WHAT IS NEEDED -
From the entries below, copy out every line with "record" in it.

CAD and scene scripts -

■ ■ ■ ■ ■ ■ ■

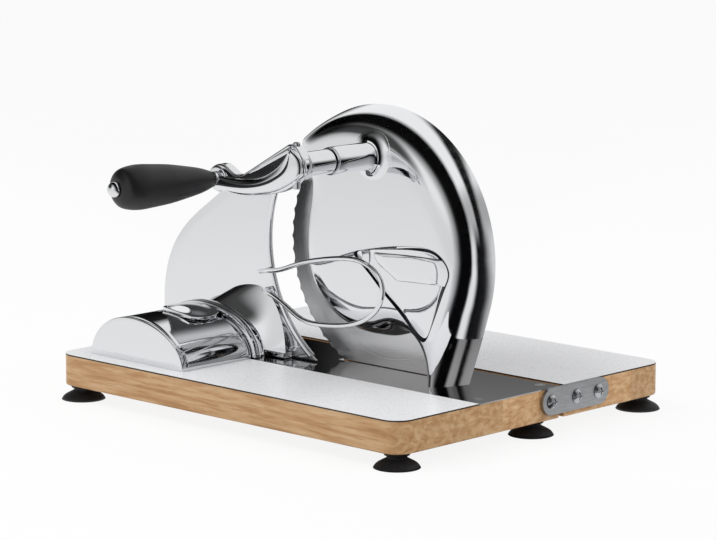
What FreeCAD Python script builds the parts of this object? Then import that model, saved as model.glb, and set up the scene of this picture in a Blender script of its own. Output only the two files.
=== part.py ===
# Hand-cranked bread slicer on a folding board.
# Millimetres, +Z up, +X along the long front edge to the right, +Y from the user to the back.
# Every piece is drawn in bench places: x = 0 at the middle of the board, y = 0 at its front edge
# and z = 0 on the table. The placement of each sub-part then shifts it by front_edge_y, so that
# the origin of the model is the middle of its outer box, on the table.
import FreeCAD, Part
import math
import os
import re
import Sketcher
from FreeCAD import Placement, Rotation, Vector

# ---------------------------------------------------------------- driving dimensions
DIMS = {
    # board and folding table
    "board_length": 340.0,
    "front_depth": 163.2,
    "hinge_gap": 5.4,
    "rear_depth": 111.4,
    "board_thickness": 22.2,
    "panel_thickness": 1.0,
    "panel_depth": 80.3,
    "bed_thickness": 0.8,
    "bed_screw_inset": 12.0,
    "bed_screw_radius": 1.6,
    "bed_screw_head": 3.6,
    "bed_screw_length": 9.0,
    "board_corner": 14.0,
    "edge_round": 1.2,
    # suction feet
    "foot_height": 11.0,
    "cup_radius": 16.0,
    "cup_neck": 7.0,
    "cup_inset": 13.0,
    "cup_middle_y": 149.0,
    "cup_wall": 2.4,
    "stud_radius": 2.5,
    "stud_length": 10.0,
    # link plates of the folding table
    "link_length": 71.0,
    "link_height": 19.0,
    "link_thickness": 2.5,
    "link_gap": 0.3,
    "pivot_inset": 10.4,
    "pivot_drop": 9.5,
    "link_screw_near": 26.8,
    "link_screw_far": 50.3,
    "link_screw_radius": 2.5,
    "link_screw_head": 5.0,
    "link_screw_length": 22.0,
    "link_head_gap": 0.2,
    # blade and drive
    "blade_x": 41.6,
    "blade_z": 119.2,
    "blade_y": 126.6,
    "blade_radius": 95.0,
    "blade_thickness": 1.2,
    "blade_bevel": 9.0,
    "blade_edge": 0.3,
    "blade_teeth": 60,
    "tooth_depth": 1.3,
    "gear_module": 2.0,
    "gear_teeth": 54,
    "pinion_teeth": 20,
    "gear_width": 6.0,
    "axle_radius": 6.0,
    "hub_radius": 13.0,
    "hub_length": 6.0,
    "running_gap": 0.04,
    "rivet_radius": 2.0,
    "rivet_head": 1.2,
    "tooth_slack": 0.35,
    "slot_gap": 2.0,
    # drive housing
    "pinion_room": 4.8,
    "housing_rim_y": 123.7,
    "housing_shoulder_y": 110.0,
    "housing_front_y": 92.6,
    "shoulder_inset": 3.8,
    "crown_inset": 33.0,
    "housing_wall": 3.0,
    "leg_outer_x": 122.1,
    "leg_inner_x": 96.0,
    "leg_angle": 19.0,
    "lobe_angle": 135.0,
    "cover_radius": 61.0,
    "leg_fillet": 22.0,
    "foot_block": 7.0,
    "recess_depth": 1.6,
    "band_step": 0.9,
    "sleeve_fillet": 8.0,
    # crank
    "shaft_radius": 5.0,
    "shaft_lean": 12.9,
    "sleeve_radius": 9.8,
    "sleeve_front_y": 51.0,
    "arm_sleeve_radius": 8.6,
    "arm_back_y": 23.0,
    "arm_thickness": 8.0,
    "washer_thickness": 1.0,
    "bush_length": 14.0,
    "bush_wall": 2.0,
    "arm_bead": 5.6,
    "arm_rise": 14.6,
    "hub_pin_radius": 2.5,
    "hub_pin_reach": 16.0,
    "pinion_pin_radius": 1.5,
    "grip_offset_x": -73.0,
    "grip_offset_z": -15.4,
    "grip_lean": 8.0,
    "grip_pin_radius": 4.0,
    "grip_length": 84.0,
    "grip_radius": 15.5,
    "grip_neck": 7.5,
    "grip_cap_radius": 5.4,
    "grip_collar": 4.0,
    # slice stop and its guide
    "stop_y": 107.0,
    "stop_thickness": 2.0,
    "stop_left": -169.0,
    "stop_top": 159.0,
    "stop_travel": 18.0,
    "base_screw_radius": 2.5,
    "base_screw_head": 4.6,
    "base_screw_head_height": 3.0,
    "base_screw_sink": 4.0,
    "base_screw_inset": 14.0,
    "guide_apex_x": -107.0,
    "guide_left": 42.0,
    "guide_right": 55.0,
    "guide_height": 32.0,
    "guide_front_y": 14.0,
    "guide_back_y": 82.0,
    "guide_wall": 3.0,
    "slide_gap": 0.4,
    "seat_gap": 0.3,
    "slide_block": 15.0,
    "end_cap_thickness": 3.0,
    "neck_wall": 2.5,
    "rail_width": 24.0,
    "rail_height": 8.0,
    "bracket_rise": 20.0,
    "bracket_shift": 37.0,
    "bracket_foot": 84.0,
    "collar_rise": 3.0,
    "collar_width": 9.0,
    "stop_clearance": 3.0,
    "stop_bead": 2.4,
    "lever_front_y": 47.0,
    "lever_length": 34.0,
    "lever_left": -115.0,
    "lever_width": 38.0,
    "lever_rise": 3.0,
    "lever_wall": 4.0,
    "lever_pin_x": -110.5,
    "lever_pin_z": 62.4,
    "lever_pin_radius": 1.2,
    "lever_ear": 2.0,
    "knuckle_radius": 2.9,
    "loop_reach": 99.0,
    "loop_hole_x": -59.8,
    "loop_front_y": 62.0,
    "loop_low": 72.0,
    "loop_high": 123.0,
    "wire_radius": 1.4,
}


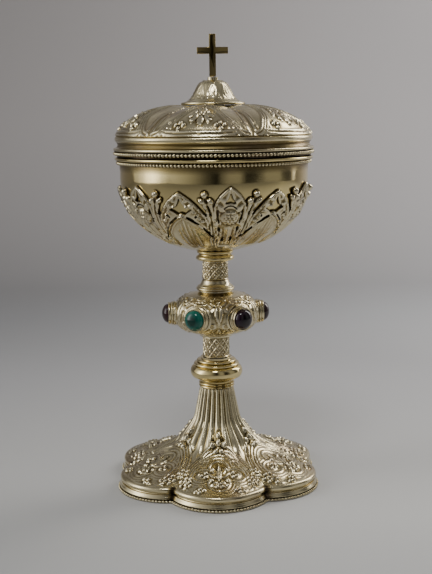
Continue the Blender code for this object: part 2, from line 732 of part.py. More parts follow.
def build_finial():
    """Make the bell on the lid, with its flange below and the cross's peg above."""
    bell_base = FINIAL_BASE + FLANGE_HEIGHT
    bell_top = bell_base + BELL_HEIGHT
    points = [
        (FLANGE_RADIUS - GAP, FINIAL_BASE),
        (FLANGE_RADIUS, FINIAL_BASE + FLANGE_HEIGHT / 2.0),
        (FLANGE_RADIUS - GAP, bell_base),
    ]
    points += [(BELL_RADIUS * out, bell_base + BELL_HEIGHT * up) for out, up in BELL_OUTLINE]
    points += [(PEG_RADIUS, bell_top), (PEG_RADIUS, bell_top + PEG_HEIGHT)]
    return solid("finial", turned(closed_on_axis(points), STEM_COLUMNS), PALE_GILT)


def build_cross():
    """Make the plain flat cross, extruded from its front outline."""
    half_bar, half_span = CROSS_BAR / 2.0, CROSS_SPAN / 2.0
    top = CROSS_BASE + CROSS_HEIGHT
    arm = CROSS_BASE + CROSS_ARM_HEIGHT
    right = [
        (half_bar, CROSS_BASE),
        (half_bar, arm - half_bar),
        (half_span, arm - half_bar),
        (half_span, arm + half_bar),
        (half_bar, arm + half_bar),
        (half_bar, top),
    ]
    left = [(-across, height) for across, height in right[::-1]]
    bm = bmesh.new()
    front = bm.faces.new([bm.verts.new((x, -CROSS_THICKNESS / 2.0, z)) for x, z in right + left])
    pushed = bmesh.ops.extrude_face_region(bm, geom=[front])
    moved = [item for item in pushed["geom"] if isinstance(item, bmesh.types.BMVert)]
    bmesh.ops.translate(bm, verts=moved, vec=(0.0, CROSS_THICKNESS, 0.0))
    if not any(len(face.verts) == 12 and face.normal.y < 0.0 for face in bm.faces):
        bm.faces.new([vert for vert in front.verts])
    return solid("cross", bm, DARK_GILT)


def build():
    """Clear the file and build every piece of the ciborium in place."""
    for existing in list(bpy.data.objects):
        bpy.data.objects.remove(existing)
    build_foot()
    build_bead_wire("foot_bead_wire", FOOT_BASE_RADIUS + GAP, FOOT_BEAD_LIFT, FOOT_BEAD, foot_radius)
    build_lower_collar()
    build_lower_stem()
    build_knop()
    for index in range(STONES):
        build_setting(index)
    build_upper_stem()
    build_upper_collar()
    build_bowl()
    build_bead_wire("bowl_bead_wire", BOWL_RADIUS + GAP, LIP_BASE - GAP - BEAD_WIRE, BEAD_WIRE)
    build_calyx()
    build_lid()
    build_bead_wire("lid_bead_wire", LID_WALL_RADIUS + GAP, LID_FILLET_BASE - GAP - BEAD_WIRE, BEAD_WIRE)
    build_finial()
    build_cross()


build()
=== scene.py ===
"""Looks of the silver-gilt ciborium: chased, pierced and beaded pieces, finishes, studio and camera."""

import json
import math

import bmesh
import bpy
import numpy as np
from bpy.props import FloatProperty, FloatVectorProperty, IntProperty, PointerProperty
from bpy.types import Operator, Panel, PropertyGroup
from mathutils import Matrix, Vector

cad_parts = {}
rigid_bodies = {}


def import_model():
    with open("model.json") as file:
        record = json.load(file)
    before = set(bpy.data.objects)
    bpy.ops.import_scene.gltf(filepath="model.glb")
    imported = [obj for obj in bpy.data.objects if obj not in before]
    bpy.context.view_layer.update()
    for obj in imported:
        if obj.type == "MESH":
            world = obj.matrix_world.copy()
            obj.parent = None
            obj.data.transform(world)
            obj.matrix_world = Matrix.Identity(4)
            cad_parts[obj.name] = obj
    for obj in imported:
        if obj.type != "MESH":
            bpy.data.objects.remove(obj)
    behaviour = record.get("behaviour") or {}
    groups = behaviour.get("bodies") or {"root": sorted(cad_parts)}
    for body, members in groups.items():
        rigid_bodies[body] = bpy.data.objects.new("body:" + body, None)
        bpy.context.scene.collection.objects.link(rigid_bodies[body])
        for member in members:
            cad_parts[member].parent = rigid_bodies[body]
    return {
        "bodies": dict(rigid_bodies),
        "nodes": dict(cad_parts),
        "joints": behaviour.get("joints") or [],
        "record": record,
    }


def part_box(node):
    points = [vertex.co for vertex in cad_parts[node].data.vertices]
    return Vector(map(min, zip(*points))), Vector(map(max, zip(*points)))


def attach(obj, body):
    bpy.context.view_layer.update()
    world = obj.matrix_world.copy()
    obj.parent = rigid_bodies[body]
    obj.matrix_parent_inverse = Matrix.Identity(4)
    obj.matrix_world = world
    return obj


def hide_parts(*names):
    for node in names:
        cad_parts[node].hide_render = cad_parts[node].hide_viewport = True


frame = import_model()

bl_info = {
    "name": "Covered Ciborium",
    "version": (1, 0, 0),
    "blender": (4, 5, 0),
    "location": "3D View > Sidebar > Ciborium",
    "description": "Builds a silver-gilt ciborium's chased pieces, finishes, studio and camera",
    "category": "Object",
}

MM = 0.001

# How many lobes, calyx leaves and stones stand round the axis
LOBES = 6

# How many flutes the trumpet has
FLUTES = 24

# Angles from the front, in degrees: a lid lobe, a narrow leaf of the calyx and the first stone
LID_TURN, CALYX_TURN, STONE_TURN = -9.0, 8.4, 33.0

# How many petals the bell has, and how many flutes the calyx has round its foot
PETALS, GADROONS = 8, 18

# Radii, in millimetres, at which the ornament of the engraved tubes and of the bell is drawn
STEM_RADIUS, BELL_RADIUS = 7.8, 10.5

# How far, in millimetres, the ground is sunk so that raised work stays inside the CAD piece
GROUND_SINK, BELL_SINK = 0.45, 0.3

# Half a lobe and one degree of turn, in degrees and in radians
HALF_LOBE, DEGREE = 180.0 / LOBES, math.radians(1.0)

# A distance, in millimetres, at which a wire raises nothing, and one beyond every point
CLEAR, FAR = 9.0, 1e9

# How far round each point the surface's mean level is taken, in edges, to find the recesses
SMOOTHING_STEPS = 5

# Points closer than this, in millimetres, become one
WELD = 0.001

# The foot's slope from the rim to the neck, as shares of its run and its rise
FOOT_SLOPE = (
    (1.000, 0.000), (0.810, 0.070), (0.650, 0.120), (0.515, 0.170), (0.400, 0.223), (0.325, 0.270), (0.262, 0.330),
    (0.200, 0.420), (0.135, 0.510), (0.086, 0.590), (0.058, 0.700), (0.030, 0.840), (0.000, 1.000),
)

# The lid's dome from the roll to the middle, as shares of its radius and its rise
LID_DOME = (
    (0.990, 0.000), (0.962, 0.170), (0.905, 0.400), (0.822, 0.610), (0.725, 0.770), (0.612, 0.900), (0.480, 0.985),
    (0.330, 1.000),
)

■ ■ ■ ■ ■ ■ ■

EXERCISE ANSWER -
        record = json.load(file)
    behaviour = record.get("behaviour") or {}
        "record": record,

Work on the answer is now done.